Print the listing below exactly.

### Supplied material ###

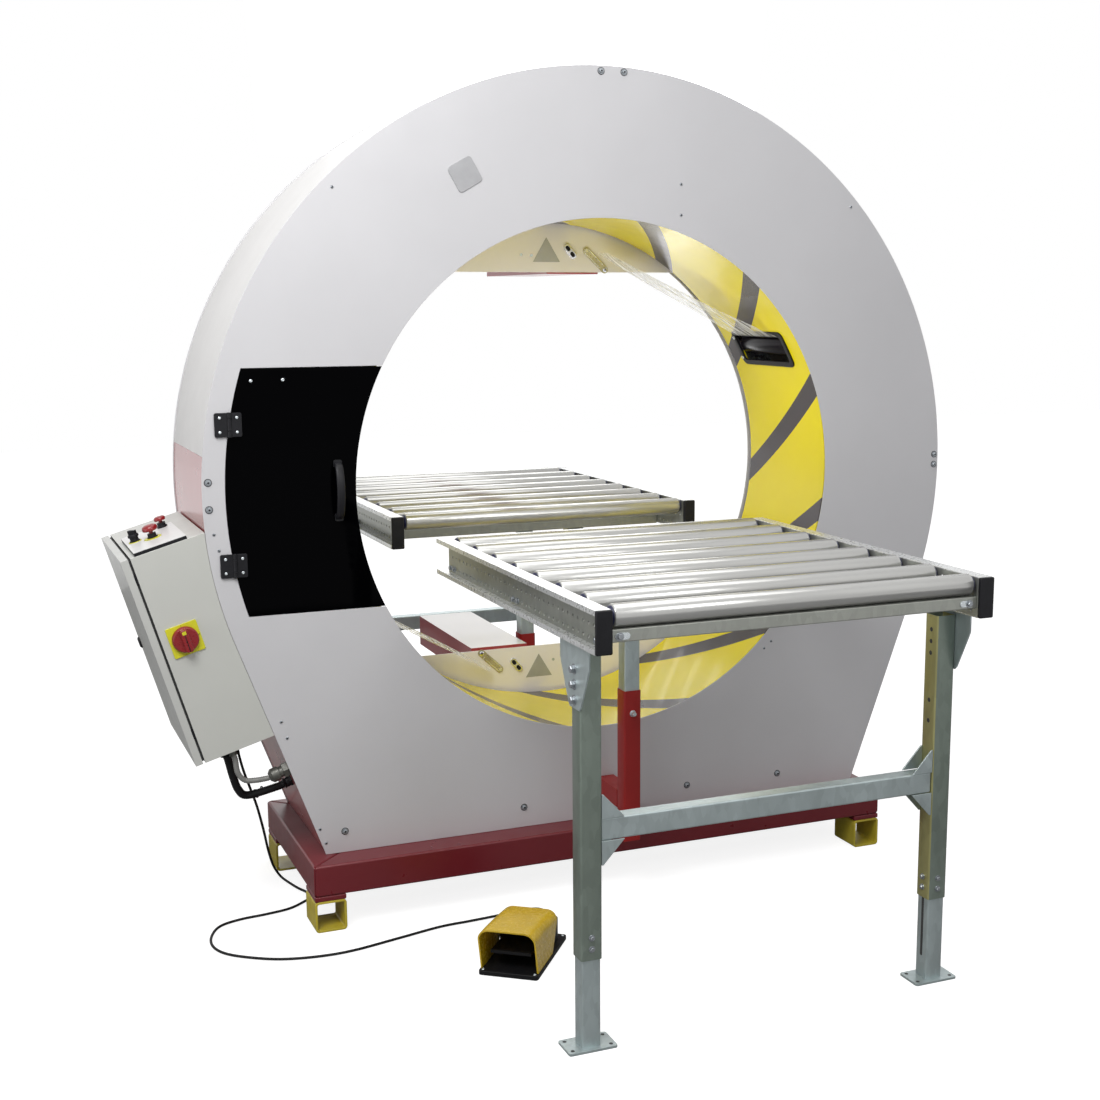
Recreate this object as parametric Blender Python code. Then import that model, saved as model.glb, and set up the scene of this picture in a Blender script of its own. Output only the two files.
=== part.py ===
"""Ring stretch wrapper with two roller tables, built as separate solids in metres.

The load rides along +Y on the roller tables and passes through the ring.  +X is to the right,
+Z is up and the floor is z = 0.  Sizes are given in the machine's own frame, in which the ring
axis is x = 0 and the front panel's outer face is y = 0.  The empty "machine" then shifts the
whole machine so that the origin is the middle of its footprint.
"""
import math

import bmesh
import bpy
from mathutils import Matrix, Vector

# ------------------------------------------------------------------ driving dimensions
GAP = 0.0003               # gap between faces that touch
SHEET = 0.003              # panels and trays

# ring housing
AXIS_Z = 1.148             # height of the ring axis
HOLE_R = 0.700             # clear opening in the front panel
BACK_HOLE_R = 0.706        # clear opening in the back panel
HOUSING_R = 1.092          # round top of the panels
TANGENT_DEG = -20.0        # where the round top runs into the straight lower edges
DEPTH = 0.485              # outer face to outer face of the two panels
COVER_INSET = 0.003        # rim cover below the panels' edge
COVER_T = 0.002
COVER_SPLIT_DEG = 5.4      # white rim cover above, red side covers below
OUTLINE_STEPS = 44

# base frame and fork pockets
FOOT = 0.084               # square fork pocket tube
FOOT_WALL = 0.006
FOOT_LEN = 0.110
PAD_H = 0.014              # packing between a pocket and the rail
BASE_H = 0.084
BASE_HALF = 0.863
BASE_RAIL = 0.100
CHANNEL_WALL = 0.006       # base rails are open below, uprights and members open inwards
BASE_FRONT = -0.083
BASE_REAR = 0.520
UPRIGHT = 0.050
UPRIGHT_X = 0.770
UPRIGHT_TOP = 0.800
MEMBER_LOW = 0.215
MEMBER_H = 0.090

# height adjusters between the base and the tables
POST = 0.050
POST_WALL = 0.0025
POST_OUT = 0.158           # post centre in front of a panel's outer face
POST_LOW = 0.165
POST_TOP = 0.590
ARM_LOW = 0.250

# rotating ring
DRUM_R = 0.708
DRUM_T = 0.006
DRUM_FRONT = 0.020
DRUM_BACK = 0.465
DISC_R = 0.900             # front disc that runs on the support rollers
DISC_T = 0.010
DISC_Y = 0.078
RIB_R = 0.800              # rear stiffening rib
RIB_Y = 0.402
RING_STEPS = 64
SLOT_DEG = 28.7            # film slot in the drum
SLOT_W = 0.100
SLOT_FRONT = 0.100
SLOT_BACK = 0.380

# film reels
REEL_DEG = 46.0
REEL_R = 0.100
REEL_FROM_AXIS = 0.830
REEL_FRONT = 0.110
REEL_BACK = 0.370
SPINDLE_R = 0.012
SPINDLE_BACK = 0.392
CARRIAGE = 0.120
CARRIAGE_T = 0.008

# support rollers and drive
SUPPORT_R = 0.040
SUPPORT_W = 0.030
SUPPORT_DEGS = (45.0, 135.0, 225.0)
SHAFT_R = 0.010
WHEEL_R = 0.090
WHEEL_DEG = -52.0
WHEEL_SHAFT_R = 0.0125
MOTOR_R = 0.055
MOTOR_FRONT = 0.250

# trays, clamp housings and cutter arms at the back panel
TRAY_R = 0.730             # trays lap the back panel behind the ring
TRAY_CHORD = 0.565         # chord above and below the ring axis
CLAMPS = {                 # x and z limits
    "bottom": (-0.235, -0.055, 0.495, 0.592),
    "top": (0.020, 0.185, 1.708, 1.805),
}
CLAMP_LEN = 0.540
CLAMP_WALL = 0.002
CUTTER_PIVOT = (-0.205, 0.575)
CUTTER_LEN = 0.102
CUTTER_W = 0.022
CUTTER_T = 0.005
CUTTER_DEG = -43.0
CUTTER_PIN_R = 0.004

# tinted access door
DOOR_R = 1.033
DOOR_HALF_H = 0.3125
DOOR_MID_Z = 1.1545
DOOR_T = 0.004
DOOR_Y = 0.0005
DOOR_GAP = 0.0015
HINGE_X = -1.018
HINGE_Y = -0.0065
HINGE_ZS = (1.330, 0.9755)
HINGE_H = 0.060
HINGE_LEAF_X = -1.055
HINGE_LEAF_T = 0.0075
BARREL_R = 0.006
HANDLE_X = -0.748
HANDLE_W = 0.022
HANDLE_Z = (1.074, 1.232)
HANDLE_FOOT = 0.020
HANDLE_REACH = 0.040
HANDLE_GRIP = 0.012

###

Task result:
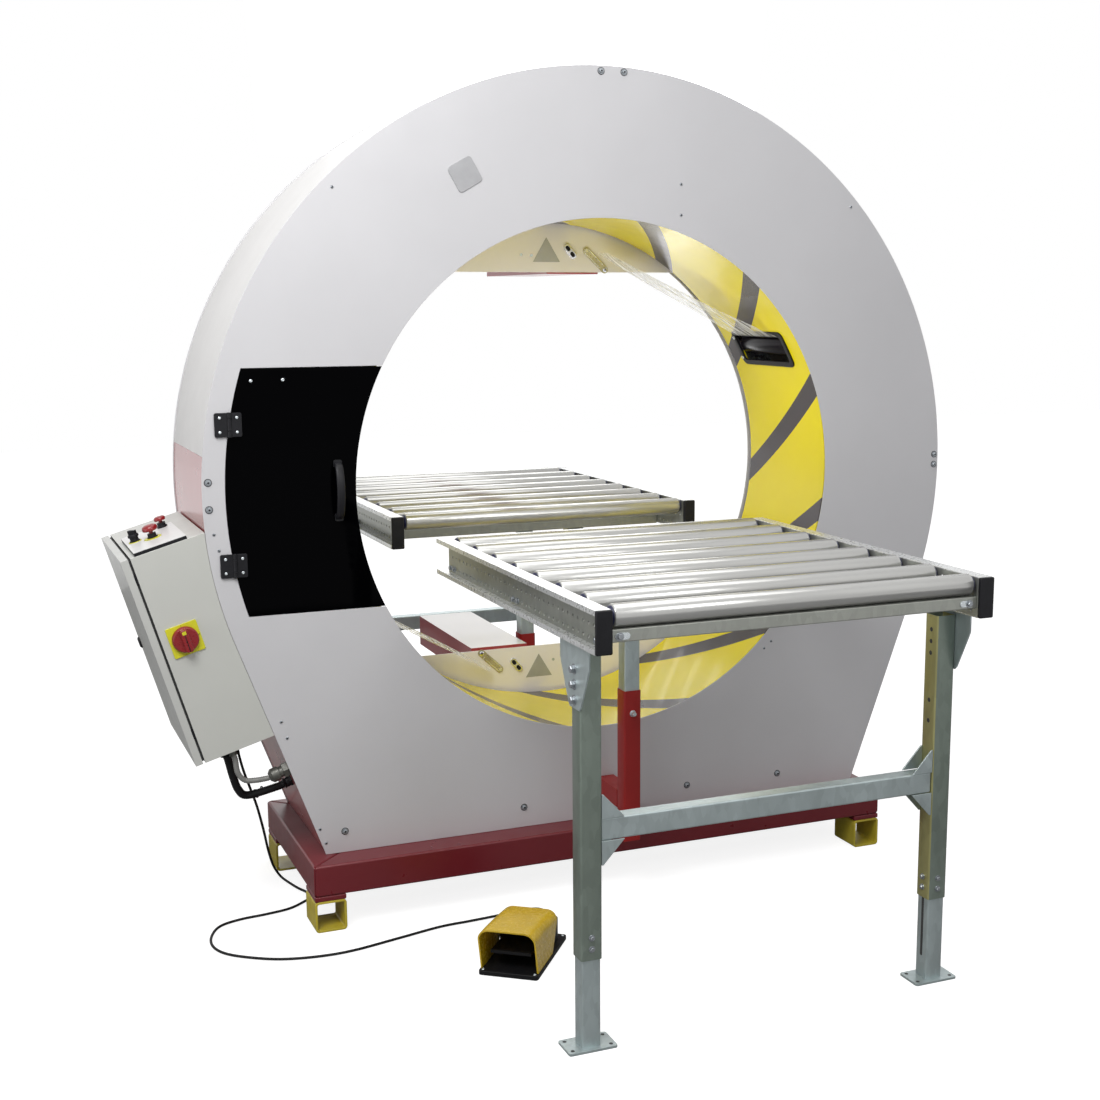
Recreate this object as parametric Blender Python code. Then import that model, saved as model.glb, and set up the scene of this picture in a Blender script of its own. Output only the two files.
=== part.py ===
"""Ring stretch wrapper with two roller tables, built as separate solids in metres.

The load rides along +Y on the roller tables and passes through the ring.  +X is to the right,
+Z is up and the floor is z = 0.  Sizes are given in the machine's own frame, in which the ring
axis is x = 0 and the front panel's outer face is y = 0.  The empty "machine" then shifts the
whole machine so that the origin is the middle of its footprint.
"""
import math

import bmesh
import bpy
from mathutils import Matrix, Vector

# ------------------------------------------------------------------ driving dimensions
GAP = 0.0003               # gap between faces that touch
SHEET = 0.003              # panels and trays

# ring housing
AXIS_Z = 1.148             # height of the ring axis
HOLE_R = 0.700             # clear opening in the front panel
BACK_HOLE_R = 0.706        # clear opening in the back panel
HOUSING_R = 1.092          # round top of the panels
TANGENT_DEG = -20.0        # where the round top runs into the straight lower edges
DEPTH = 0.485              # outer face to outer face of the two panels
COVER_INSET = 0.003        # rim cover below the panels' edge
COVER_T = 0.002
COVER_SPLIT_DEG = 5.4      # white rim cover above, red side covers below
OUTLINE_STEPS = 44

# base frame and fork pockets
FOOT = 0.084               # square fork pocket tube
FOOT_WALL = 0.006
FOOT_LEN = 0.110
PAD_H = 0.014              # packing between a pocket and the rail
BASE_H = 0.084
BASE_HALF = 0.863
BASE_RAIL = 0.100
CHANNEL_WALL = 0.006       # base rails are open below, uprights and members open inwards
BASE_FRONT = -0.083
BASE_REAR = 0.520
UPRIGHT = 0.050
UPRIGHT_X = 0.770
UPRIGHT_TOP = 0.800
MEMBER_LOW = 0.215
MEMBER_H = 0.090

# height adjusters between the base and the tables
POST = 0.050
POST_WALL = 0.0025
POST_OUT = 0.158           # post centre in front of a panel's outer face
POST_LOW = 0.165
POST_TOP = 0.590
ARM_LOW = 0.250

# rotating ring
DRUM_R = 0.708
DRUM_T = 0.006
DRUM_FRONT = 0.020
DRUM_BACK = 0.465
DISC_R = 0.900             # front disc that runs on the support rollers
DISC_T = 0.010
DISC_Y = 0.078
RIB_R = 0.800              # rear stiffening rib
RIB_Y = 0.402
RING_STEPS = 64
SLOT_DEG = 28.7            # film slot in the drum
SLOT_W = 0.100
SLOT_FRONT = 0.100
SLOT_BACK = 0.380

# film reels
REEL_DEG = 46.0
REEL_R = 0.100
REEL_FROM_AXIS = 0.830
REEL_FRONT = 0.110
REEL_BACK = 0.370
SPINDLE_R = 0.012
SPINDLE_BACK = 0.392
CARRIAGE = 0.120
CARRIAGE_T = 0.008

# support rollers and drive
SUPPORT_R = 0.040
SUPPORT_W = 0.030
SUPPORT_DEGS = (45.0, 135.0, 225.0)
SHAFT_R = 0.010
WHEEL_R = 0.090
WHEEL_DEG = -52.0
WHEEL_SHAFT_R = 0.0125
MOTOR_R = 0.055
MOTOR_FRONT = 0.250

# trays, clamp housings and cutter arms at the back panel
TRAY_R = 0.730             # trays lap the back panel behind the ring
TRAY_CHORD = 0.565         # chord above and below the ring axis
CLAMPS = {                 # x and z limits
    "bottom": (-0.235, -0.055, 0.495, 0.592),
    "top": (0.020, 0.185, 1.708, 1.805),
}
CLAMP_LEN = 0.540
CLAMP_WALL = 0.002
CUTTER_PIVOT = (-0.205, 0.575)
CUTTER_LEN = 0.102
CUTTER_W = 0.022
CUTTER_T = 0.005
CUTTER_DEG = -43.0
CUTTER_PIN_R = 0.004

# tinted access door
DOOR_R = 1.033
DOOR_HALF_H = 0.3125
DOOR_MID_Z = 1.1545
DOOR_T = 0.004
DOOR_Y = 0.0005
DOOR_GAP = 0.0015
HINGE_X = -1.018
HINGE_Y = -0.0065
HINGE_ZS = (1.330, 0.9755)
HINGE_H = 0.060
HINGE_LEAF_X = -1.055
HINGE_LEAF_T = 0.0075
BARREL_R = 0.006
HANDLE_X = -0.748
HANDLE_W = 0.022
HANDLE_Z = (1.074, 1.232)
HANDLE_FOOT = 0.020
HANDLE_REACH = 0.040
HANDLE_GRIP = 0.012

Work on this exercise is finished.